His love for me would be just as strong and faithful and ravishing and sufficient. I believe this and my hope is that I would continue to bless the name of the Lord whatever happens. Yet I find I shrink away from the prospect of this being tested.

Jesus understands this reluctance of course, which is why, in the prayer he taught us, one of the lines specifies “Deliver us from the time of trial”.

None of us knows how we will respond when the chips are down. Jesus himself in the Garden of Gethsemene found himself longing for his cup of testing to be averted.

Our gospel reading tomorrow from John 14 is the exquisitely comforting passage where Jesus assures us that in his Father’s dwelling there are many mansions.

He has gone ahead of us to prepare a place for us. “My Father has room for all of us,” Jesus insists. “I wouldn’t tell you this if it weren’t true. And you know how to get there”.

True to form, Thomas anxiously seeks clarification. “Actually we do not know the way”, he explains to Jesus, “and will you also let us know where the road leads?”

The reply from Jesus concentrates and simplifies. Even as the mystery deepens, the directions are clarified: “I am the way, and the truth, and the life,” and then, to Philip,”Have I been with you all this time and you still do not know me? Whoever has seen me has seen the Father.”

So there we have it. Jesus himself is the two ends and the middle of it. The bonds of love and trust between him and his people are eternal, unchanging. To love Jesus is to love God.

The anthem we play each week at our Corona-tide Evensong is Charles Wood’s hushed, tender setting of St Francis Xavier’s famous prayer “My God, I love thee”.

It is my own prayer for this dystopian season.

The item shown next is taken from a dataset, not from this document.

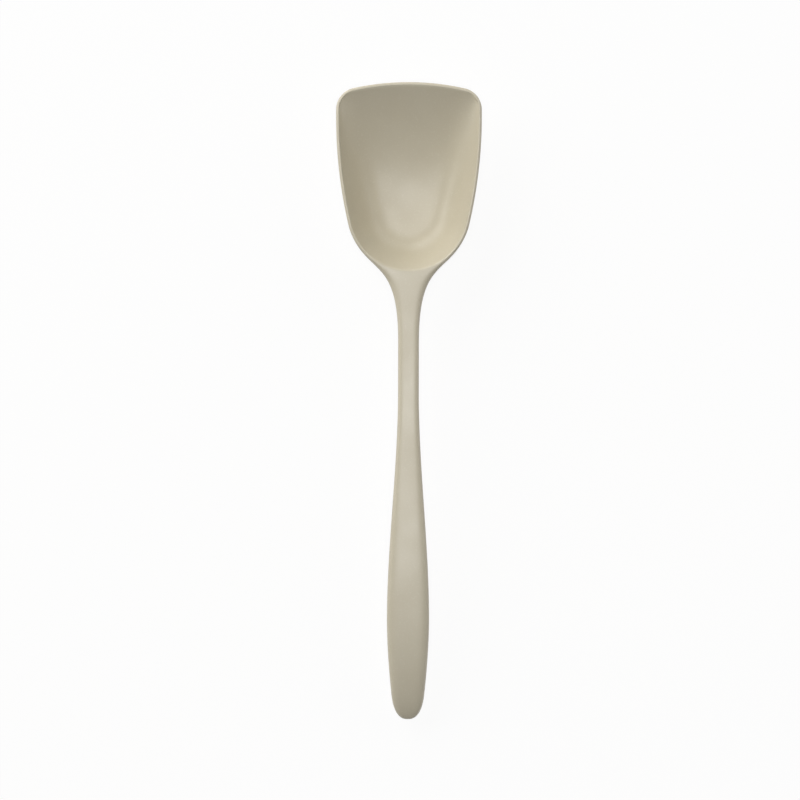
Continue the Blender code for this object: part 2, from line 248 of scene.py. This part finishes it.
# The hollow lowered by one wall thickness measured square to it
def shellUnder(x, y):
    step = spoonGrid["slopeStep"]
    slopeX = (hollow(x + step, y) - hollow(x - step, y)) / (2 * step)
    slopeY = (hollow(x, y + step) - hollow(x, y - step)) / (2 * step)
    return hollow(x, y) - spoon["bowlWall"] * np.sqrt(1 + slopeX**2 + slopeY**2)


# 0 along the bowl's free rim, 1 from the heel back
def handleShare(y):
    return smoothStep((plan["flareY"] - y) / (plan["flareY"] - plan["heelRimY"]))


# Rim thickness that turns into neck, shaft and grip thickness along Y
def sectionThickness(y):
    s = spoon
    neck = smoothStep((y - plan["neckEndY"]) / s["neckLength"])
    handle = s["shaftThickness"] + (s["gripThickness"] - s["shaftThickness"]) * gripShare(y)
    handle = handle + (s["neckThickness"] - s["shaftThickness"]) * neck
    return s["rimThickness"] + (handle - s["rimThickness"]) * handleShare(y)


# Power curve, 0 where the arch starts and 1 at the grip's end
def arch(y):
    share = (spoon["endY"] + spoon["archLength"] - y) / spoon["archLength"]
    return np.clip(share, 0, 1) ** spoon["archPower"]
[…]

Intentionally it strips back to the bare bones our relationship with God.

Our love for God is not because of the hope of heaven or the fear of hell. It is, rather, a simple response to the love that has been shown to us, in Christ. Why wouldn’t we love him?

“So would I love thee, dearest Lord, and in thy praise will sing, solely because thou art my God and my most loving King.”

The Lord gives, and the Lord takes away, blessed be the name of the Lord.